A tube was given for us to spit into. Somebody complained that it would be difficult to spit out the quantity that would be enough for the test.
One of the volunteers dashed off raising hope she had gone to bring something to drink or chew. She emerged with pictures of oranges and different fruits and told us to imagine eating them to be able to bring out enough. The sputum test done. Question and Answers.
Q: Are you headache?
Ans: No I’m not headache.
Q: Are you malaria?
Ans: No, I’m not malaria
I kept a straight face and subdued the laughter. Good news is that I came out negative.
It’s an App Olympics
The ingenuity of the Japanese in hitech is evident at the Tokyo Olympics.
How I miss Hitech Editor Prince Osuagwu who intimidates us with the phones that he easily displays to push you out of contest.
Those his eye-catching tablets are mere toys compared to what we see at the Olympics.
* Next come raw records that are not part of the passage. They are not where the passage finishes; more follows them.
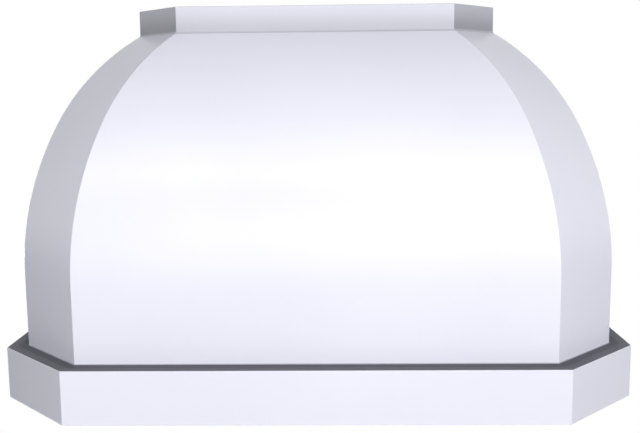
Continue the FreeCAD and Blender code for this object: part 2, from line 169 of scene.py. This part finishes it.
# ---- caulk beads -------------------------------------------------------------
foot_bead = 0.0015                          # how wide the bead is on each side
foot_bead_pull = 0.2                        # where its hollow aims, 0 for right in the corner
collar_bead = 0.0025
collar_bead_pull = 0.1
bead_sink = 0.0003                          # how far a bead sinks into what it lies on
bead_steps = 6


def flipped(direction):
    """The same direction on the other side of the cover."""
    return Vector((-direction.x, direction.y, direction.z))


def opaque(colour):
    """A colour for a node: a socket as it is, and three numbers with a fourth of 1."""
    return colour if isinstance(colour, bpy.types.NodeSocket) else (*colour, 1)


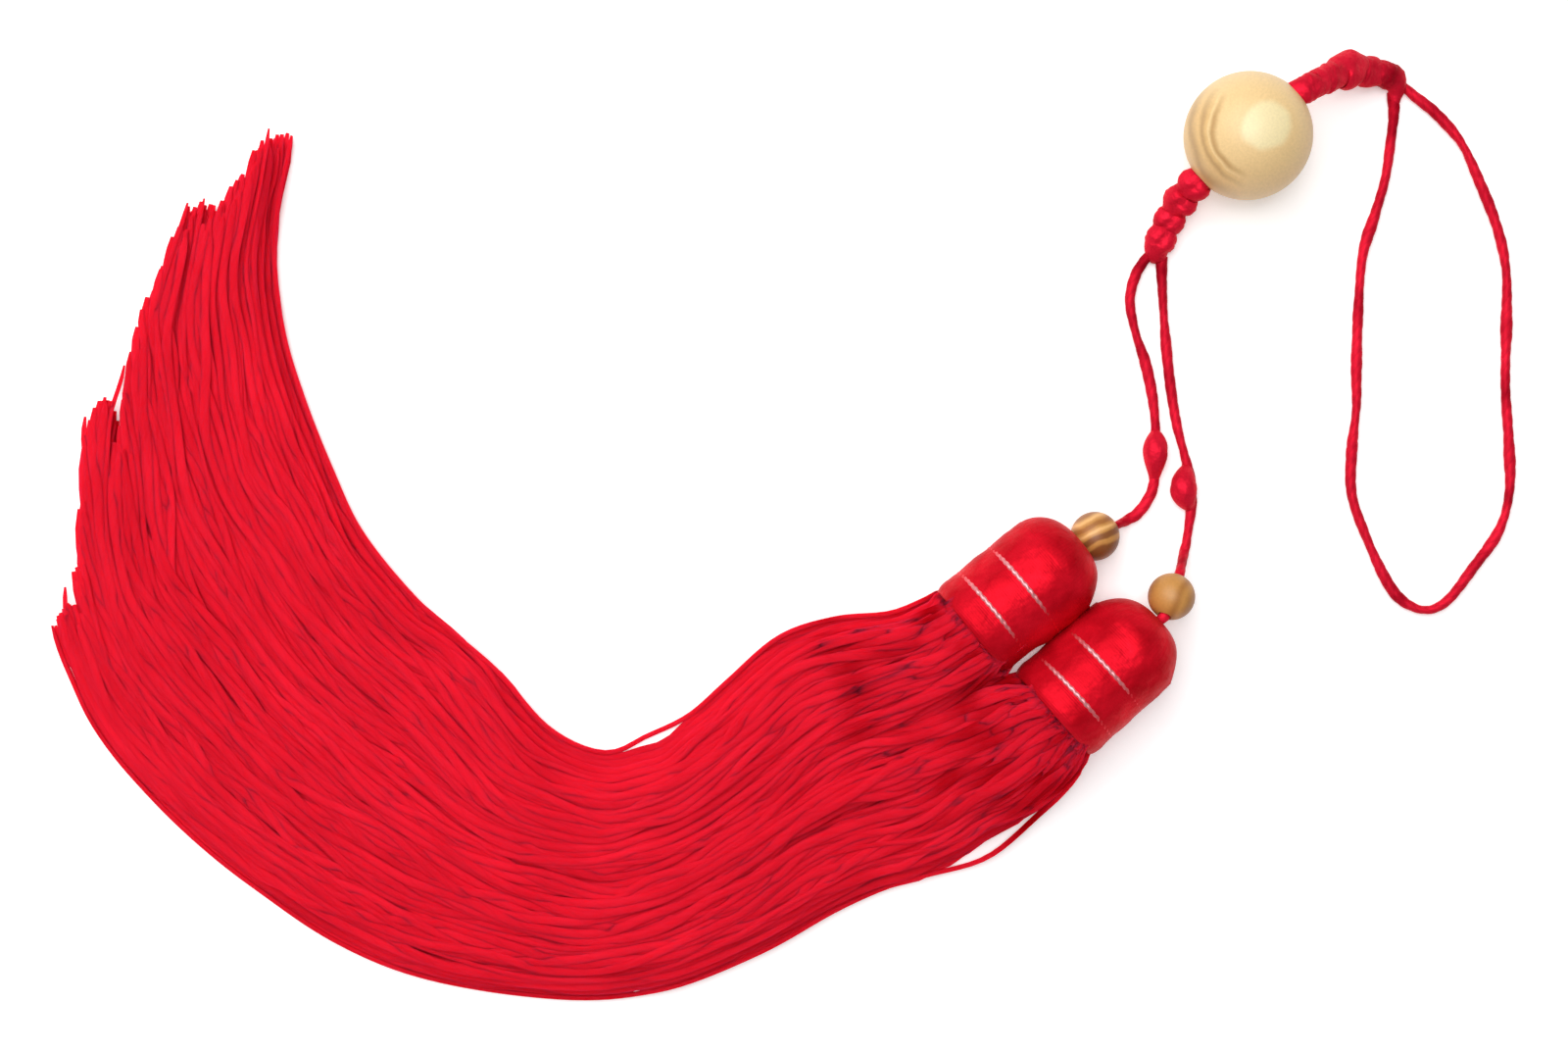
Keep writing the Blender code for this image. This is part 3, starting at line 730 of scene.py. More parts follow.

The Japanese have gone haywire with hitech thereby reducing the Olympics to an app. Fans are kept away from events but glued to their phones or tablets at the comfort of their homes.
Virtually everything done by human can be done by robots. And many men and women tend to love robots neglecting nature and religion. The country’s complex relationship with machines are awesome.
It’s amusing but fascinating that even in the small rooms we call toilets, technology has taken over the secret duties. How do I explain a soft air mixed with warmth to keep me spark and clean and fresh from answering nature’s call?
I have been careful not to touch any button that would injure my “Ministry of Labour and production”.
All thanks to Onochie Anibeze who narrated how a wrong pressing of a button got a Nigerian running out naked from the toilet.